:: Collected material
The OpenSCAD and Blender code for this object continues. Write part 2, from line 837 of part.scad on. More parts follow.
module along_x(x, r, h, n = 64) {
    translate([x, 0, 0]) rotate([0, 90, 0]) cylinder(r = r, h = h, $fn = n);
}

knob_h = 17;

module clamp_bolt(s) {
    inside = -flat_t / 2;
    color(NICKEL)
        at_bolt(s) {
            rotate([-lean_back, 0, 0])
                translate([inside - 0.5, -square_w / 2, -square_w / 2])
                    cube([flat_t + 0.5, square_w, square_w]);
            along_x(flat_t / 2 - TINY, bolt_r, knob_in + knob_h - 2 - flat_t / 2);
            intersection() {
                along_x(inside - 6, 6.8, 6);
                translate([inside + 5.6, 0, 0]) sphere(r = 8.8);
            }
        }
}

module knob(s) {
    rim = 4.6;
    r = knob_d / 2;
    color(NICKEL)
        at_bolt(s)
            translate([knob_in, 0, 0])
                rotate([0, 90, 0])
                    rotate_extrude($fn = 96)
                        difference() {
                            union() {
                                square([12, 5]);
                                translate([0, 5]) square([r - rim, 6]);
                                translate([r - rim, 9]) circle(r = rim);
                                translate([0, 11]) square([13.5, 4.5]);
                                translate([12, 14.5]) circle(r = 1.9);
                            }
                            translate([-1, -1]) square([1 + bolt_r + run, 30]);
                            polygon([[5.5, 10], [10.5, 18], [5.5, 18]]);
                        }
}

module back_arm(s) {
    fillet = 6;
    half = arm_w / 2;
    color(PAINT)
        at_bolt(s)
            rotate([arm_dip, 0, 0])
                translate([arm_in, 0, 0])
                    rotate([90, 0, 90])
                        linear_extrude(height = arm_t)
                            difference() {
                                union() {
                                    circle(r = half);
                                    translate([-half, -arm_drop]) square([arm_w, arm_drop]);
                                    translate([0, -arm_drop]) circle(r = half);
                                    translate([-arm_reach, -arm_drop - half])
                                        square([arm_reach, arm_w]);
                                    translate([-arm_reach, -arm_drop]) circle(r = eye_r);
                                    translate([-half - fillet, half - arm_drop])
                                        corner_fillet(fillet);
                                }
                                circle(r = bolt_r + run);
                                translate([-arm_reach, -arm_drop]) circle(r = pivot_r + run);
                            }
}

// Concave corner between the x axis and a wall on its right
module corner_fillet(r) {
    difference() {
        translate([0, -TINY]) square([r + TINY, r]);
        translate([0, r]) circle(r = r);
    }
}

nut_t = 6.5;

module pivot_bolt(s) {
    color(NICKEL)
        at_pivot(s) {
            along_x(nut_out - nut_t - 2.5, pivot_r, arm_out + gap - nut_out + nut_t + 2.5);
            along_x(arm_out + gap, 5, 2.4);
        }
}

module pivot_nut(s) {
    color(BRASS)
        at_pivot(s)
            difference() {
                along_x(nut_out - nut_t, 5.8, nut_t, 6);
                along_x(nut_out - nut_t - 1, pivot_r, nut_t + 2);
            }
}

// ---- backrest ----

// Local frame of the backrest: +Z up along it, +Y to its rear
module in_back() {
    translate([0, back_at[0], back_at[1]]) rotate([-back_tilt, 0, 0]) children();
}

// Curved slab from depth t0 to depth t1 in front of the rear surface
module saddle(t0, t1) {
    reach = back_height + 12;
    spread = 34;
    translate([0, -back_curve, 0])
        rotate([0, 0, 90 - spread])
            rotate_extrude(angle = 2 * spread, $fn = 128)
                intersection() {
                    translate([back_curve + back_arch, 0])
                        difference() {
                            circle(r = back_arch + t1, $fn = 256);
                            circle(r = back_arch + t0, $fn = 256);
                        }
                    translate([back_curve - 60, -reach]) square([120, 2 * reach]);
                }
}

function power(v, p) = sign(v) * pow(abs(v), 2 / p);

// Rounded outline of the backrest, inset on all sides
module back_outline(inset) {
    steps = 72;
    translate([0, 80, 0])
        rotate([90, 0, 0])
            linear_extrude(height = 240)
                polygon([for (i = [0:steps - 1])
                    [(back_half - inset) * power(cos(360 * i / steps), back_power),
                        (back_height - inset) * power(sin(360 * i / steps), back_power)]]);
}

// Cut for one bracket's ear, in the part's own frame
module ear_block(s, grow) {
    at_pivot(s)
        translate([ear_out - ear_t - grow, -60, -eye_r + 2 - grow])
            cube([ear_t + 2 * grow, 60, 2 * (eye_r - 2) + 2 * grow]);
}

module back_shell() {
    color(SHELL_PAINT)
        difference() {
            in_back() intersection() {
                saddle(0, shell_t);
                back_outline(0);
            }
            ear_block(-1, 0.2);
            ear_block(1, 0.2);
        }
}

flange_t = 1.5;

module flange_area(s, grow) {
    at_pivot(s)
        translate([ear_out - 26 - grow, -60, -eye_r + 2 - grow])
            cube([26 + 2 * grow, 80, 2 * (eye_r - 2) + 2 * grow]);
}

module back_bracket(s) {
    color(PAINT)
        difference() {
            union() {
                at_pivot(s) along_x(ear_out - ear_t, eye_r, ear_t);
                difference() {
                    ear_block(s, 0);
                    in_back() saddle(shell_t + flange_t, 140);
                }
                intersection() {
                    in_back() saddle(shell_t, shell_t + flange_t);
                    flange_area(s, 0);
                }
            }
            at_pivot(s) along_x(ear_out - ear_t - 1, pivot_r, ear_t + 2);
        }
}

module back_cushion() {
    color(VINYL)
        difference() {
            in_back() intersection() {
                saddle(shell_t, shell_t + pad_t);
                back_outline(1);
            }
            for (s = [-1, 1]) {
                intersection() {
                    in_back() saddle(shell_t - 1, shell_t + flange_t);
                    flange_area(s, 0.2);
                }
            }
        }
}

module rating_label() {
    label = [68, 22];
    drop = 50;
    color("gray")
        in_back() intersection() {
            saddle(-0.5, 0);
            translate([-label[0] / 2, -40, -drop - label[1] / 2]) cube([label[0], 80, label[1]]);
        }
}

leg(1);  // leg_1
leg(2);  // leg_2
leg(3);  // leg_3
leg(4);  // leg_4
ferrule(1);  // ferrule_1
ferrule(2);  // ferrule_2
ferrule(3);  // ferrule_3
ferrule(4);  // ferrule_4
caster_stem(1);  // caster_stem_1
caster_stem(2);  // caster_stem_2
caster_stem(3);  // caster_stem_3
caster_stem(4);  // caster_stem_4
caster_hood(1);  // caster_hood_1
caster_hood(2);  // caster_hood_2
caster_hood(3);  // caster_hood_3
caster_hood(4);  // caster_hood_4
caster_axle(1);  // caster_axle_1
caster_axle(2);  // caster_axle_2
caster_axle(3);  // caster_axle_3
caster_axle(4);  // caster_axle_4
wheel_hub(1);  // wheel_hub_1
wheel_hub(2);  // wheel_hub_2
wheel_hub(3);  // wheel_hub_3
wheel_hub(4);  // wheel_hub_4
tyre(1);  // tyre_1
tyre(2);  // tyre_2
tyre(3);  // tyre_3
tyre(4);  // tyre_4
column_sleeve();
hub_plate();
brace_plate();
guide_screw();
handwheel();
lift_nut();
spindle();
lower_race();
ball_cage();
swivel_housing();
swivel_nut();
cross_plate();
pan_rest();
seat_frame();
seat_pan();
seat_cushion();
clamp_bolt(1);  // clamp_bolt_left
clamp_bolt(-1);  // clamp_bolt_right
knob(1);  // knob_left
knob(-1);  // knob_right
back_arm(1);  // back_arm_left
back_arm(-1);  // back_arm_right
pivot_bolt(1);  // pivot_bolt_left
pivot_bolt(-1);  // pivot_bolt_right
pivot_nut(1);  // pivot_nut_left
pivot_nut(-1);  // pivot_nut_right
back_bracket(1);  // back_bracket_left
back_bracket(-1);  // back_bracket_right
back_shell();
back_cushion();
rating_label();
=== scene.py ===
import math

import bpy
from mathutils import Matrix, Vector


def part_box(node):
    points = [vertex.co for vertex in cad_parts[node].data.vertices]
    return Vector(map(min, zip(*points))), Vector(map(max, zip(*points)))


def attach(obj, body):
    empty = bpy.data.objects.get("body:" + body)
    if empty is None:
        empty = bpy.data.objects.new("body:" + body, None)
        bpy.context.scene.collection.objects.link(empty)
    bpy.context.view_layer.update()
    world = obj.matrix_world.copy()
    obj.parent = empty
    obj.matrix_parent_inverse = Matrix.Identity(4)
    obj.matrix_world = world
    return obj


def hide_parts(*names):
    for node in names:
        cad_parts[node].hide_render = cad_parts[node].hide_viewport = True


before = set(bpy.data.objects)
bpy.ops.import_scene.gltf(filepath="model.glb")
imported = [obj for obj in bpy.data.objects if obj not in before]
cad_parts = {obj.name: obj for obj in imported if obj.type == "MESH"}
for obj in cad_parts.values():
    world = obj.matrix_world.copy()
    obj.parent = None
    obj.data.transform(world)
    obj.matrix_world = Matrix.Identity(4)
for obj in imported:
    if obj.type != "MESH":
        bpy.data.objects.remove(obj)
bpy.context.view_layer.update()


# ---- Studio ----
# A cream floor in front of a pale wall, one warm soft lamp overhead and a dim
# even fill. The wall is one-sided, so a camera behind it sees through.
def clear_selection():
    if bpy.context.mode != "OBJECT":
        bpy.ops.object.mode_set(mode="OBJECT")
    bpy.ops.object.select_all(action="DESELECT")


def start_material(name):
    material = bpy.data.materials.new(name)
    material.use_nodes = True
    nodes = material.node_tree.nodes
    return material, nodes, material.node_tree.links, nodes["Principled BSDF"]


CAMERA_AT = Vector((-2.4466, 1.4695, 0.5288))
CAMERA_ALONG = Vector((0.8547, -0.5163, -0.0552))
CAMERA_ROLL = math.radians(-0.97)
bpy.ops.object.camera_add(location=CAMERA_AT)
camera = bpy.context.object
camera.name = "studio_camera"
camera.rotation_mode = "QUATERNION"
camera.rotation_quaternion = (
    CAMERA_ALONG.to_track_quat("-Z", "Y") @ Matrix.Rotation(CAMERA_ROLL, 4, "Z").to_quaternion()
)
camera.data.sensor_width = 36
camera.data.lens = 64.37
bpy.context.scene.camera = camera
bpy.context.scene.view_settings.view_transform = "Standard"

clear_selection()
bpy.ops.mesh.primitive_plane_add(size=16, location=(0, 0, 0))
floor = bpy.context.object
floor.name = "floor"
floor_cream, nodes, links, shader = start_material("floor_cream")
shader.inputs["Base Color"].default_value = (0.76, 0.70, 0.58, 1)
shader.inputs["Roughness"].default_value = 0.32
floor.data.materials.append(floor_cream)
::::
§ Stated goal: Above are the lines; repeat exactly the ones from the line containing "seat_pan();" down to the line containing "bpy.context.scene.collection.objects.link(empty)", both inclusive.

§ Result of the exercise:
seat_pan();
seat_cushion();
clamp_bolt(1);  // clamp_bolt_left
clamp_bolt(-1);  // clamp_bolt_right
knob(1);  // knob_left
knob(-1);  // knob_right
back_arm(1);  // back_arm_left
back_arm(-1);  // back_arm_right
pivot_bolt(1);  // pivot_bolt_left
pivot_bolt(-1);  // pivot_bolt_right
pivot_nut(1);  // pivot_nut_left
pivot_nut(-1);  // pivot_nut_right
back_bracket(1);  // back_bracket_left
back_bracket(-1);  // back_bracket_right
back_shell();
back_cushion();
rating_label();
=== scene.py ===
import math

import bpy
from mathutils import Matrix, Vector


def part_box(node):
    points = [vertex.co for vertex in cad_parts[node].data.vertices]
    return Vector(map(min, zip(*points))), Vector(map(max, zip(*points)))


def attach(obj, body):
    empty = bpy.data.objects.get("body:" + body)
    if empty is None:
        empty = bpy.data.objects.new("body:" + body, None)
        bpy.context.scene.collection.objects.link(empty)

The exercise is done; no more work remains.